Tuning to Colonial Approval: Anxieties for Musical Knowledge Production in Siam
Thursday, February 27, 2025 12:15pm to 2pm
About this Event
Gatty Lecture Series
Join us for a talk by Dr. Parkorn Wangpaiboonkit from Washington University in St. Louis, who will discuss Siamese responses to European colonial music theory. Dr. Wangpaiboonkit obtained PhD from the University of California, Berkeley. Currently, Dr. Wangpaiboonkit serves as Assistant Professor in the Department of Music at Washington University in St. Louis.
This Gatty Lecture will take place at the The Kahin Center, 640 Stewart Ave. Lunch will be served. For questions, contact seapgatty@cornell.edu.
About the Talk
My talk examines how Siamese thinkers worried over the European study of Siamese music as a measure of racial-civilizational worth, and how they sought to harness the perceived prestige of European comparativism rather than counter its inconsistencies with local forms of knowledge production.

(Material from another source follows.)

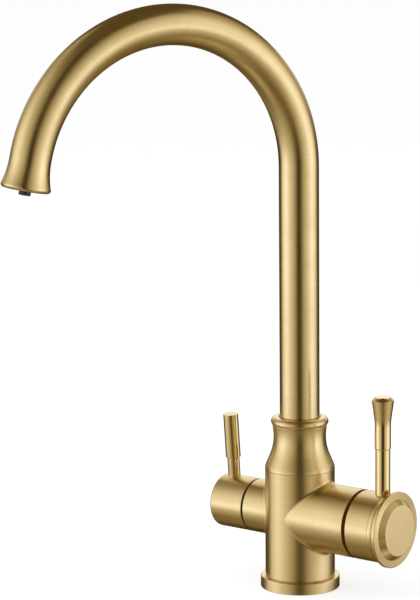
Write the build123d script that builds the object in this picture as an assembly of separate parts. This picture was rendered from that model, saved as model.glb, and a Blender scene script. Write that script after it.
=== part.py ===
from build123d import *

import os
from math import asin, atan2, cos, degrees, hypot, pi, radians, sin, sqrt, tan

# Deck-mounted kitchen tap with a swan-neck spout: a tilting mixer lever for hot and cold
# water on one side, a quarter-turn lever for filtered water on the other, and a second
# waterway inside the spout that ends in its own nozzle.
#
# Millimetres. The origin is the centre of the base, where it stands on the deck. +Z is up,
# +X points along the valve axis to the mixer lever, -X to the filter lever and -Y to the
# user. Turned pieces are drawn on a local Z axis and then laid along the valve axis or
# set into the spout.

# ---------------------------------------------------------------- fits
fixed_gap = 0.05  # all round, between pieces that are fixed together
running_gap = 0.10  # all round, between a turning piece and what guides it
face_gap = 0.10  # between the end faces of a turning piece and its stop
disc_film = 0.05  # water film between two ceramic discs
passing_gap = 0.30  # between pieces that swing past each other

# ---------------------------------------------------------------- base and column
column_radius = 22.0
seam_height = 76.4  # top edge of the column, where the bonnet stands
base_ring_height = 7.3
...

I begin with a focus on the British theorist Alexander J. Ellis in a quintessential moment of colonial encounter: his 1885 examination of Siamese court musicians, where Ellis declared that Siamese music utilized seven-tone equidistant tuning, regulating its non-harmonic character to the racial-developmental equivalent of Europe’s past. I am not ultimately interested, however, in understanding Ellis’s project on his own terms, nor in exposing the inconsistencies in his methods to uncover what Siamese tuning really was. The fantasy of the European intellectual’s control of knowledge over the colonial world, whether it involved careful ethnography or mere guesswork, has been extensively scrutinized in music studies. I am interested in following, rather, what the aftereffects of European colonial knowledge production meant for its subjects of research: the anxious reception and lineage of theorizing about Siamese music as it took hold within Siam itself. Tracing the anxiety-ridden history of musical knowledge production about “seven-tone tuning” through the court of Chulalongkorn and the regime of Phibunsongkram, I show how musical tuning shifted from an embodied practice of pedagogy and performance into an extraneous object of knowledge entangled in the construction of race and nationhood. The racial science of music comparison – the idea that quantifiable knowledge about a people’s musical organization reveals essential value about their race – was not a one-sided concern of European intellectuals. It was also localized in Thai musical thought as a matter of reflexive self-fashioning.
About the Speaker
Parkorn Wangpaiboonkit is Assistant Professor of Musicology at Washington University in St. Louis. His research focuses on music, race, and imperialism in nineteenth-century Siam. He is interested in issues of aesthetic commensurability, comparativism and the production of knowledge about non-European musics, and opera as a racializing global-colonial form. Parkorn’s book project, Race and Sovereignty in the Imperial Music of Siam, examines the localization of European music and sound practices at the Siamese court as a means of negotiating new conceptions of sovereign personhood in colonial contest. His Opera Quarterly article “Voice, Race, and Imperial Ethnology in Colonial Siam” received the 2023 Alfred Einstein Award from the American Musicological Society. His other writings have appeared in Cambridge Opera Journal and Journal of Musicology. As a recipient of an ACLS Fellowship, Parkorn is spending this academic year at the Heyman Center for the Humanities, Columbia University. He is thrilled to be joining the Department of Music at Cornell University in Fall 2025.